By Meredith Alloway · October 24, 2011
It isn’t a coincidence that when the film is mentioned, people question its name saying, “I can never remember it.” Just as it’s audience grapples to piece the title together, Martha, the film’s young and bewildered protagonist, is trying to piece together her identity.
The feature debut from both director, Sean Durkin, and his captivating leading actress, Elizabeth Olsen, is wildly impressive. Durkin creates the two parallel worlds that pull Martha in painfully different directions with his subtle, gently terrifying script and the power of the camera. Vacillating between the two worlds through dream-like and unsettling transitions, we’re left feeling just as disoriented as Martha, which proves intriguing and at times the choppy sequencing avoids the opportunity for exploration.
Martha (Elizabeth Olsen) has been living in a commune in the Catskills, a mysterious farm with odd practices. The men always dine before the women, and everyone sleeps in one room, sharing their space and sacrificing their privacy. Their leader Patrick has betrothed Martha the name Marcy May and welcomes her into the family. When Martha disappears into the woods one day, the quiet rustle of the trees leaves an ominous effect; where will flee to and why is she running away?
Martha finds refuge with her sister Lucy (Sarah Paulson) and her husband Ted (Hugh Dancy) at their Connecticut summer home nearby. Martha has been gone for two years, and immediately Lucy notices a change in her sister. When Martha jumps into the lake nude, she’s repulsed and covers her with a towel saying, “You can’t do that around here! People could be watching!” Martha helps with meals, but barely touches the plate, wanders around the house listening and watching, but barely awake.
The film jumps between Martha’s past and present. Just as she puts a glass of water to her lips, the scene changes and she’s suddenly back at the farm. As the film disentangles, more is revealed about their rituals, and when Patrick has the females drugged and raped, as a sort of initiation and “beginning of the cleansing”, we realize something is terribly wrong here.
The film doesn’t’ stay anywhere for too long. As scenes reach their climax and it seems as if a discovery is in reach, the setting switches. This propels the film forward with a suspenseful and continually puzzling manner. Martha’s anxiety and strange manners at home, unavoidably obvious when she crawls into bed while Ted and Lucy are making love, leave us dying to know what she could have possibly gone through to result in this behavior. And slowly, we see how manipulating Patrick and his commune were to the delicate Martha, whose naivety may have been more from her longing for meaning than her lack of smarts. It’s the only way her strength to escape in the first place can be justified.
Although the transitions are beautiful, and clever, disappearing into each other like skin into skin, confusing you and mystifying you, they begin to consume the story. They are there for a purpose, to depict the blurred lines of reality that Martha is experiencing, but they distract from the truth in Martha’s situation. The film never quite reaches its peak. It moves so quickly that it can’t latch on to the horror Martha faced. All the unanswered questions leave you wondering if the writer perhaps didn’t want to answer them for fear, or if Olsen’s vacant glances sometimes in fact did have nothing behind them.

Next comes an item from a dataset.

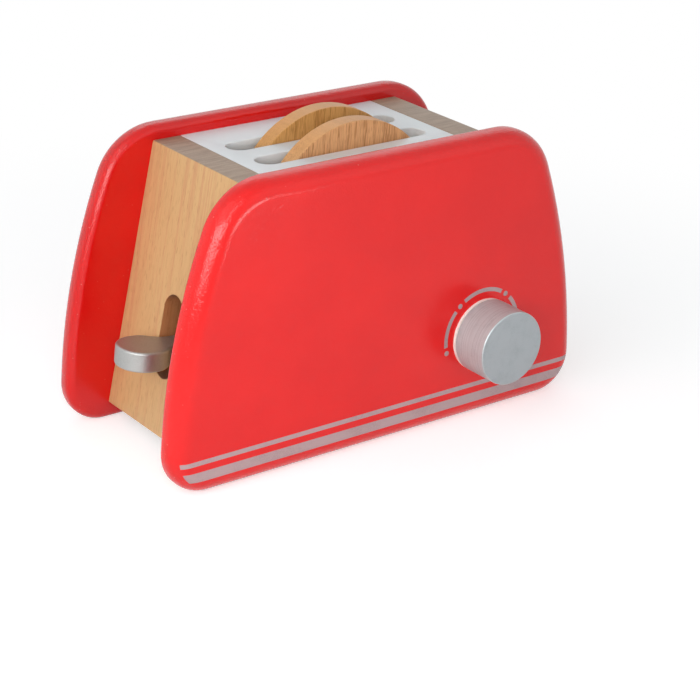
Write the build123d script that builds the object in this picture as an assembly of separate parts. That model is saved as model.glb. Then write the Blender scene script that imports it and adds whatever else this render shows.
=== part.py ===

But despite its few flaws, in both the script and performances, the film is an extraordinary body of work. Olsen handled the task of grounding Martha, an un-grounded character, through convincingly realistic interactions with those around her. She operates in a love/hate relationship with her sister that we all can find familiar and when she tells Ted that you don’t “need money” she delivers it with eerily disillusioned confidence. Olsen believes everything her character believes, and when Martha mistakes a bartender for one of the commune members, Olsen sees him as vividly as if he were actually standing before her, then we begin to question our own ability to see clearly. And if anything, it’s the reason why Martha Marcy May Marlene remains so poignant; the audience can’t help but walk out questioning what is real, or for that matter, what is right.